Beberapa tahun yang lalu, ketika bank menelepon untuk mengambil alih Akademi Kristen Mt. Zion, sekolah K-12 yang dimiliki gereja ini, tak seorang pun yang menduga bahwa pada suatu hari nanti, lapanganbasketnya akan menjadi rumah bagi pelayanan yang berkembang. Oleh karena demografi area yang berubah, banyak dari jemaat yang pindah, dan hal ini membuat semakin sulit bagi gereja untuk mempertahankan propertinya. Namun jemaat yang menetap melawan penyitaan melalui tindakan kemurahan hati yang berlimpah. Beberapa dari mereka mendonasikan keuntungan penjualan rumahnya. Beberapa orang menghabiskan waktu berjam-jam masuk ke hutan untuk mendapatkan lempengan-lempengan logam yang bisa dijual dan menghasilkan uang. Bukannya menutup diri, gereja ini justru membuka pintunya bagi lingkungan sekitar yang kebutuhannya semakin meningkat setiap tahunnya – suatu fakta yang terjadi di suatu pagi musim semi di tahun 2015, suatu momen yang diingat Pendeta Chris Reynolds sebagai sesuatu yang membangunkannya.
Saat itu adalah hari Minggu, dan Reynold sedang bersiap untuk ke gereja saat teleponnya berbunyi: seorang gelandangan nampak tertidur di depan pintu gerejanya. Beberapa jemaat berusaha membangunkannya, tapi ia tidak merespon. Dan itulah saat mereka menyadari adanya senapan. Namun kemudian Reynold terkejut saat mengetahui bahwa pria itu telah berjalan berkilo-kilometer untuk mengakhiri hidupnya di depan gedung gereja mereka. “Ia bisa saja bunuh diri dimanapun”, kata Reynolds. Belum sampai usia 30 tahun, anak muda kulit hitam ini adalah korban dari tidak adanya pengharapan di area ini. Pagi itu, selagi jemaat masuk ke gereja dan melewati mobil polisi dan ambulans, jelas baginya bahwa sesuatu harus berubah. Dan beberapa minggu kemudian, dimulailah pelayanan lapangan basket yang terbuka bagi siapapun.

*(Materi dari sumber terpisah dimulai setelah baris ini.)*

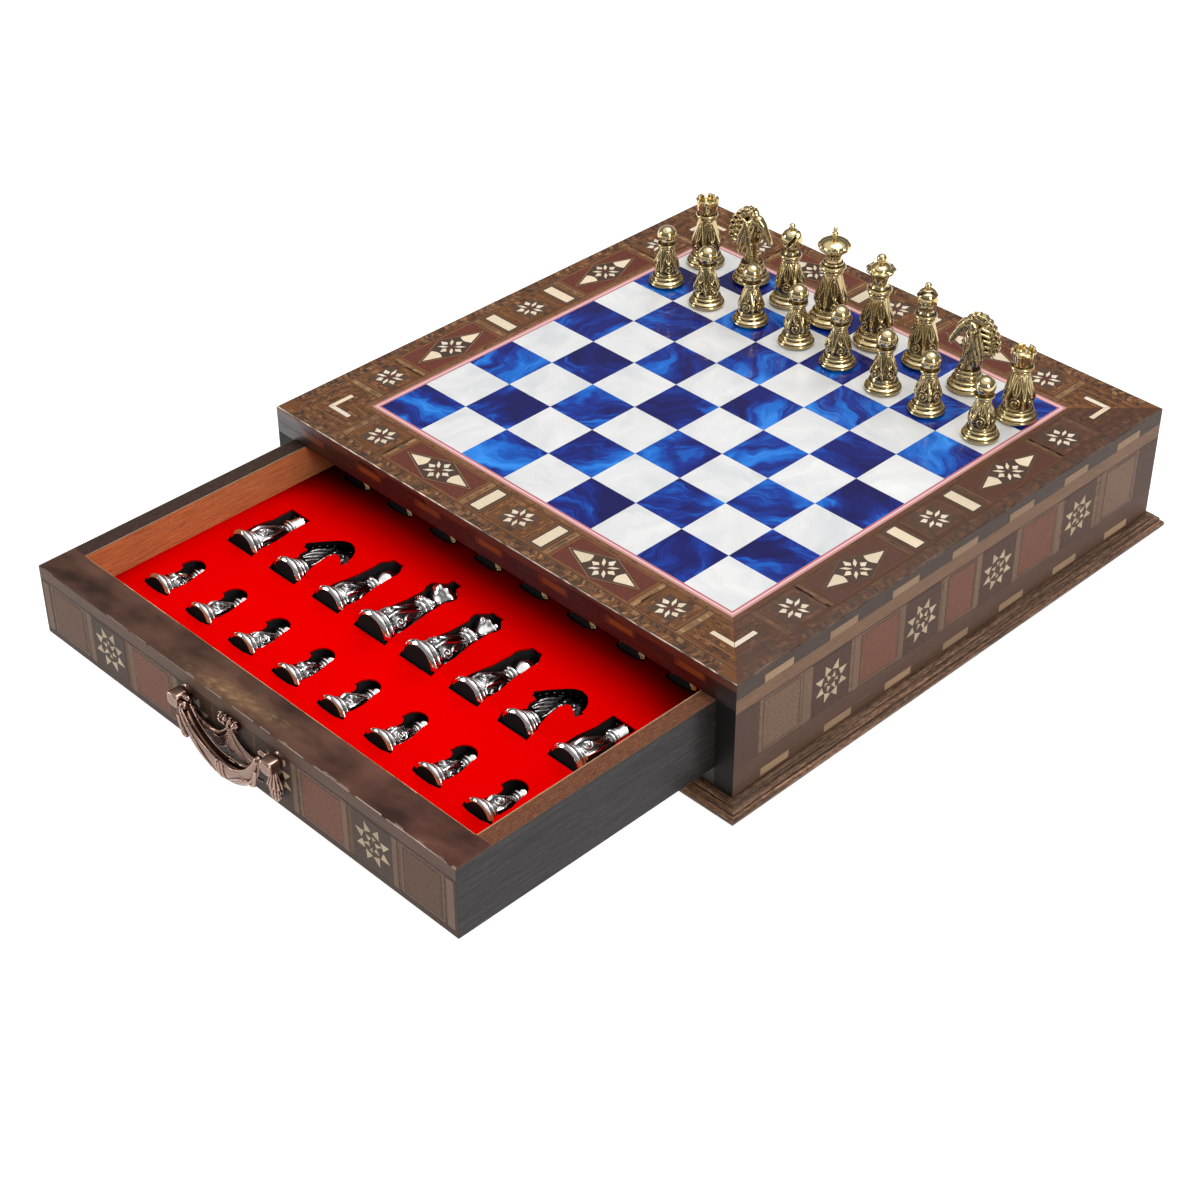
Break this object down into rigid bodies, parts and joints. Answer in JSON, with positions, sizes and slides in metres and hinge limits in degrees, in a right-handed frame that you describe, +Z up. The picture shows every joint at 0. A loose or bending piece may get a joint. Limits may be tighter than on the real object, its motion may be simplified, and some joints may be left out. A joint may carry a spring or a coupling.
{
  "type": "chess box with drawer",
  "caption": "Wooden chess cabinet: marquetry-framed board on a low case, a full-depth drawer with a recessed tray for the men, swinging bail handle, gold and silver men.",
  "frame": {"origin": "centre of the case's underside, on the table", "axes": "+Z up, drawer opens towards -Y, +X to the right when facing the drawer"},
  "size_m": [0.3844, 0.5648, 0.1502],
  "materials": {
    "case_wood": "satin lacquer, walnut with darker and redder panels",
    "plywood": "unfinished plywood",
    "frame_wood": "lacquered walnut marquetry",
    "border": "thin white line between two pink ones",
    "pearl_white": "pearly white laminate",
    "pearl_blue": "marbled deep blue laminate",
    "frame_inlay": "pale inlay",
    "side_inlay": "pale wood inlay",
    "moulding_wood": "dark stained, satin",
    "drawer_front_wood": "lacquered walnut marquetry",
    "drawer_wood": "black stained, satin",
    "foam": "black foam",
    "lining": "flat red lining",
    "antique_copper": "antiqued copper, worn bright on the ridges",
    "screw_steel": "zinc plated",
    "gold": "polished gold plate",
    "silver": "polished silver plate"
  },
  "bodies": {
    "cabinet": {"side_panel_left": "case_wood", "side_panel_right": "case_wood", "back_panel": "case_wood", "front_rail_upper": "case_wood", "front_rail_lower": "case_wood", "bottom_panel": "plywood", "drawer_runners": "plywood", "board_core": "plywood", "frame_front": "frame_wood", "frame_back": "frame_wood", "frame_left": "frame_wood", "frame_right": "frame_wood", "border_strips": "border", "light_squares": "pearl_white", "dark_squares": "pearl_blue", "frame_inlays": "frame_inlay", "side_inlays": "side_inlay", "moulding_front": "moulding_wood", "moulding_back": "moulding_wood", "moulding_left": "moulding_wood", "moulding_right": "moulding_wood", "gold_pawns": "gold", "gold_rooks": "gold", "gold_knights": "gold", "gold_bishops": "gold", "gold_queen": "gold", "gold_king": "gold"},
    "drawer": {"drawer_bottom": "plywood", "drawer_inlays": "side_inlay", "drawer_front": "drawer_front_wood", "drawer_side_left": "drawer_wood", "drawer_side_right": "drawer_wood", "drawer_back": "drawer_wood", "tray_base": "foam", "tray_foam": "foam", "tray_lining": "lining", "handle_posts": "antique_copper", "handle_swag": "antique_copper", "handle_screws": "screw_steel", "tray_gold_pawns": "gold", "silver_pawns": "silver", "silver_rooks": "silver", "silver_knights": "silver", "silver_bishops": "silver", "silver_queen": "silver", "silver_king": "silver"},
    "bail": {"handle_bail": "antique_copper"}
  },
  "joints": [
    {"name": "drawer_slide", "type": "slide", "parent": "cabinet", "child": "drawer", "axis": [0, -1, 0], "range_m": [-0.178, 0.136]},
    {"name": "bail_swing", "type": "hinge", "parent": "drawer", "child": "bail", "pos_m": [0, -0.3693, 0.0552], "axis": [-1, 0, 0], "range_deg": [0, 95]}
  ]
}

Diantara mereka yang rutin hadir di lapangan adalah Gordon Hutton – seorang mantan pengedar narkoba dan pecandu meth yang menggelandang di jalan. Namun melalui hubungan yang dibangun di Mt. Zion, akhirnya ia menerima injil dan dibaptis. Saat ini, selama jam lapangan basket dibuka, Hutton mengawasi pertandingan dan bergaul di sisi tribun. Ia juga memimpun grup pemulihan bernama No Masks dan menggunakan bisnis kecil restorasi rumah miliknya untuk mempekerjakan mereka yang telah membangun kembali kehidupan mereka. Pada suatu kali, Hutton menawarkan pekerjaan paruh waktu kepada seorang pemuda pemalu berusia 20 tahun bernama Delaney, yang akhirnya rutin hadir saat ruang olahraga dibuka malam hari. Biasanya, keduanya berbincang, akan tetapi iman Delaney kepada Kristus masih jauh. Beberapa bulan kemudian, ketika Hutton membagikan kesaksiannya dan memberitakan Injil di waktu istirahat, Delaney ada disana. Ia memberikan hidupnya kepada Tuhan pada hari itu, bersama 6 pria lainnya.
“Bola basket adalah suatu alat untuk mengatakan bahwa Yesus mengasihi Anda,” kata Reynolds. Daya tarik suatu geng adalah, “Mereka menginginkan saya. Mereka mengasihi saya. Mereka menerima saya. Mereka akan ada disini bagi saya,” katanya. “Gereja membahasnya, dan geng-geng berada di jalan dan mempraktekkannya – lalu siapa yang akan mendapatkan anak-anak?
Bagi para pria muda ini, lapangan basket yang terbuka adalah suatu surga dari realita keras kehidupan di jalanan. Namun juga ada urgensi untuk memberikan harapan dari kehidupan yang akan datang. Beberapa minggu setelah Delaney percaya kepada Kristus sebagai Juruselamatnya, ia ditembak lima kali di dadanya dan meninggal. Ia tidak terlibat di geng ataupun obat-obatan; ia hanya berada di tempat yang salah pada waktu yang salah. Beberapa orang mungkin bertanya apakah bola basket ini membawa suatu perubahan. Namun bagi Delaney dan lainnya, lapangan basket ini lebih dari sekedar suatu lapangan – ini adalah tempat dimana mereka berjumpa dengan Yesus.